Komponen ini yang tidak dimiliki oleh pasangan calon presiden dan calon wakil presiden lain, setidaknya berdasarkan LADK yang telah dilaporkan. Untuk itu, persoalan transparansi penyumbang dana kampanye muncul ke permukaan. KPU diminta untuk membuka ke publik, identitas penyumbang dana kampanye sebagaimana yang telah dituangkan lewat LADK. Komisioner KPU Hasyim Ashari mempersilahkan publik untuk mengakses informasi tersebut melalui website resmi KPU. “Diumumkan di website KPU,” jawabnya pendek.

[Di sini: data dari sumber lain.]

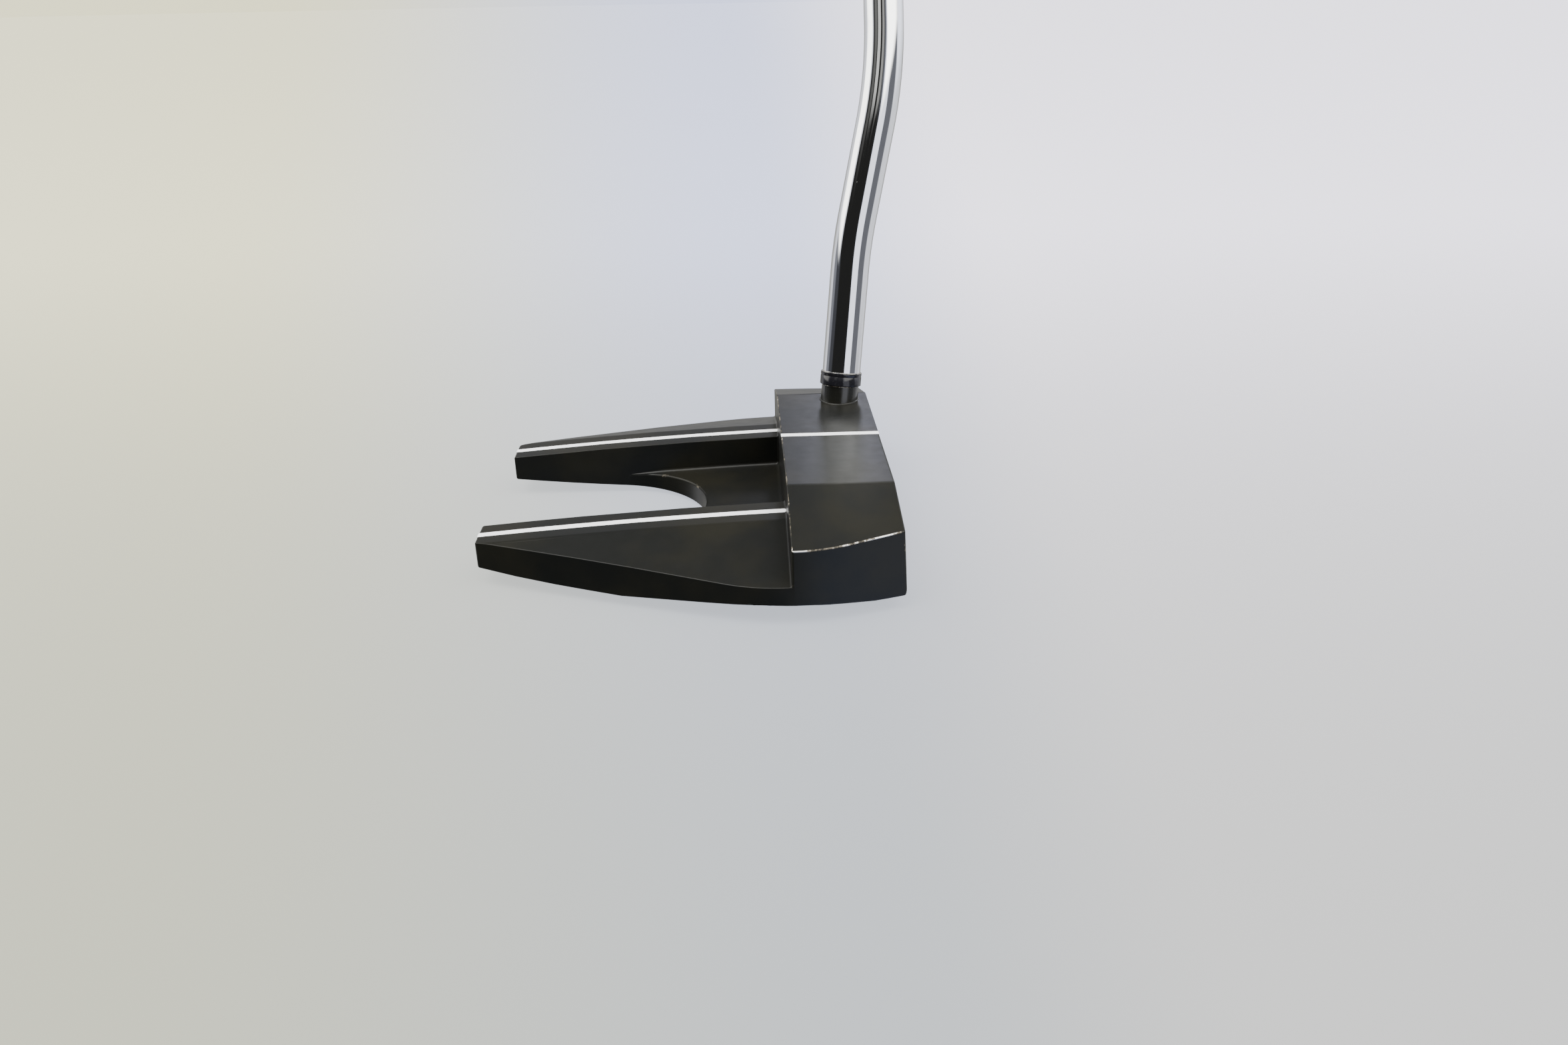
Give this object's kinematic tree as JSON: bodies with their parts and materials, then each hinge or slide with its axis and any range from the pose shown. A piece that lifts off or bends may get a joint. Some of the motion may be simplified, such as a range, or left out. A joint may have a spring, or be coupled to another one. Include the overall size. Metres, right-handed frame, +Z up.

Penguatan kapasitas pengawas Pemilu juga jadi persoalan penting. Lembaga pengawas harus mampu menjalankan tugas pengawasan terhadap pelaksanaan kampanye, terutama dalam menemukan dan menentukan ada tidaknya kategori pelanggaran terhadap ketentuan penggunaan dana kampanye. Ada kemungkinan terjadi manipulasi laporan penggunaan dana kampanye. Realitas di lapangan bisa digunakan untuk mengukur kesesuaian jumlah belanja kampanye yang dihabiskan, tetapi lembaga pengawas tak kan mungkin bisa melihat realitas di lapangan seluruhnya.

Undang-Undang Pemilu mengatur sanksi terhadap pelanggaran terhadap manipulasi laporan dana kampanye itu, termasuk sanksi diskualifikasi. Untuk itu, menurut Charles Simabura, penting meningkatkan kapasitas pengawas pemilu dalam melaksanakan tugas-tugas pengawasan terhadap penggunaan belanja kampanye. “Terutama menafsirkan pasal-pasal pidana dan administratif terhadap pelanggaran,” jelas akademisi Fakultas Hukum Universitas Andalas Padang itu.